Ketika posisi buruh dan pengusaha sudah sederajat, maka tenaga dan jasa yang mereka keluarkan harus dihargai dengan upah yang setimpal. Makanya, konsep pembuatan upah minimum, provinsi (UMP), kabupaten/kota (UMK), dan sektor (UMSK) tidak lagi didasari atas kebutuhan hidup seorang lajang, tetapi atas dasar keperluan jumlah anggota keluarga. Atau, penentuan upah harus didasari berdasarkan nilai produksi yang diciptakannya selama satu hari. Dengan kata lain, upah buruh sudah bisa untuk memproteksi keperluan keluarga buruh (istri dan anak).
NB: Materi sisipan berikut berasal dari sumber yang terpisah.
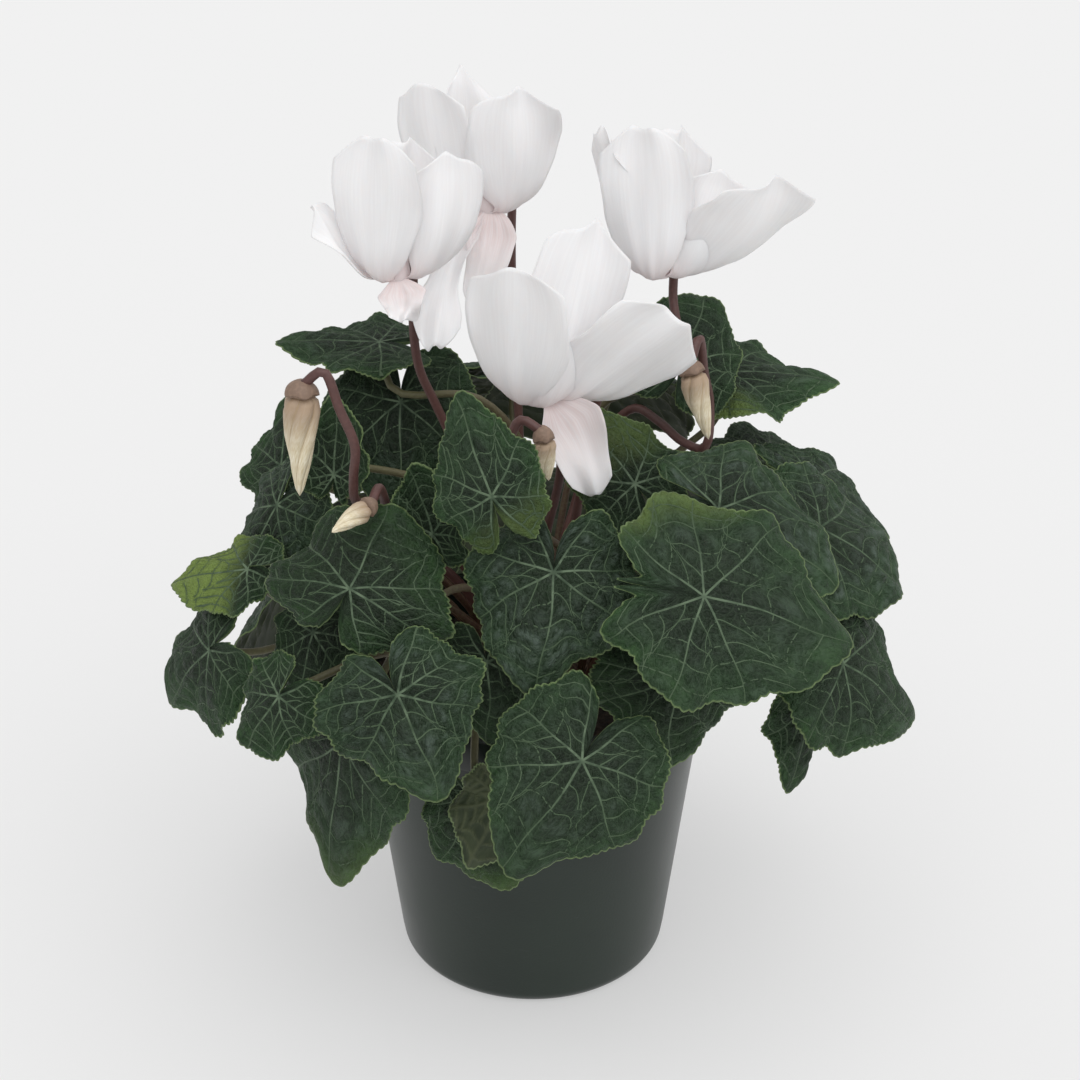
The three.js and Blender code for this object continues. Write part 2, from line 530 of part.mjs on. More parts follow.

Upah ini juga sudah memperhitungkan kenaikan rata-rata inflasi, minimal selama lima tahun. Upah adalah pemenuhan keperluan premier dan sekunder.
Sedangkan untuk keperluan tersier, buruh mendapatkannya melalui program jaminan sosial. Jaminan sosial adalah investasi jangka panjang yang dimiliki buruh dan keluarganya. Yaitu berupa proteksi dan pelayanan kesehatan, pendidikan sampai jenjang tertinggi, dan santunan kematian serta tunjangan hari tua dan pensiun.